Maybe I will wear this shirt the next time I am invited to the country club.  If there is a next time.    



“Please don’t hit it to me, please don’t hit it to me, please don’t hit it to me! ” The same thought went through my head every time someone stepped up to the plate when I played softball as a kid. I was usually stuck in right field and for good reason. I am not athletic.   I tried out for a lot of different sports in school, but never made the team. The only time I was on a roster was when my parents paid for it. The summer league can’t cut you from the team. I wasn’t really concerned about winning games. I only cared about the free soda we got from the concession stand after the game. This was way before the food police banned sugar, gluten, carbohydrates, etc.  It was awesome! 

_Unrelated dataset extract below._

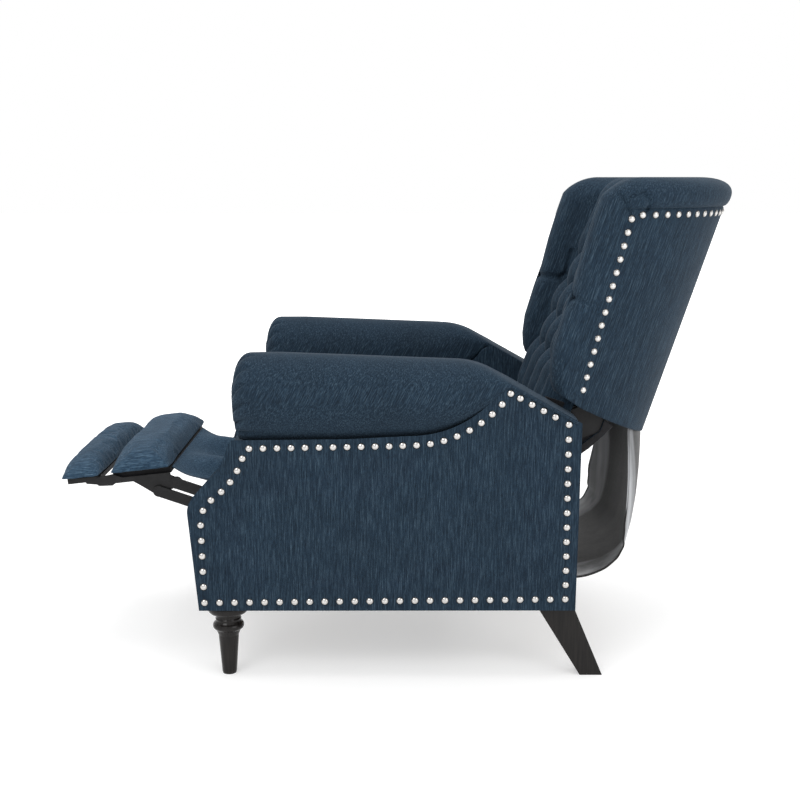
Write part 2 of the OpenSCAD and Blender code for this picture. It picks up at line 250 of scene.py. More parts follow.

I may not have cared about sports, but I was competitive when playing games with my siblings. It got real when the Monopoly board came out. However, I don’t believe I was ever as competitive as my youngest two children. With them, everything is a race. The first one in the house wins. The first one up the stairs wins. My daughter is 5-years-old and my son is 8. They are constantly bickering.   The racing only makes matters worse. They accuse each other of cheating or change the rules once the race is over. They took it to a new level last week when my daughter said, “Whoever licks their hand first wins!”  Whoever licks their hand first wins? What animals am I raising?  I was in the other room and, honestly, I didn’t want to know if my son accepted the challenge. The minute their heads hit the pillow that night I poured a glass of wine and cranked Billie Holiday on my Ipod. I drank the wine out of a fancy new wine glass. It was included in a bag of goodies I received from Oscar Meyer about a week ago. I know the glass is expensive because I made a white trash move and googled the brand.  I couldn’t help it.  The dishes I own were purchased on clearance when Kmart was going out of business.  That’s what happens when you don’t have a registry  and your maid of honor is the secretary at the court house. 

I still remember the words to the Oscar Meyer commercial.  I can’t remember why I walked into a room, but I can belt out that song.  


My Bologna has a first name,
It’s O-S-C-A-R.
My bologna has a second name,
It’s M-A-Y-E-R.
Oh, I love to eat it every day,
And if you ask me why I’ll say,
Cause’ Oscar Mayer has a way with B-O-L-O-G-N-A!

Every Thursday was sandwich night at our house when I was growing up.  That was the day my dad went grocery shopping. We ate Oscar Meyer Bologna or ham and American Cheese on white bread.  We also got to have potato chips.  It was simple and inexpensive. I have such fond memories at that kitchen table.  

The bag from Oscar Meyer was part of its #Sanewich (Get it?) promotion.  It included slippers and a pair of noise cancelling headphones by Bose.  Where have they been for the past 15 years?  I am going to put those suckers on the next time there is a hand licking competition in my house. 

*for the record Oscar Meyer sent me a care package for free.   They did not ask me to write a blog post, but it was too good not to share. The only thing I ever got for free was an appetizer at Applebee’s when the waitress missed her greet time.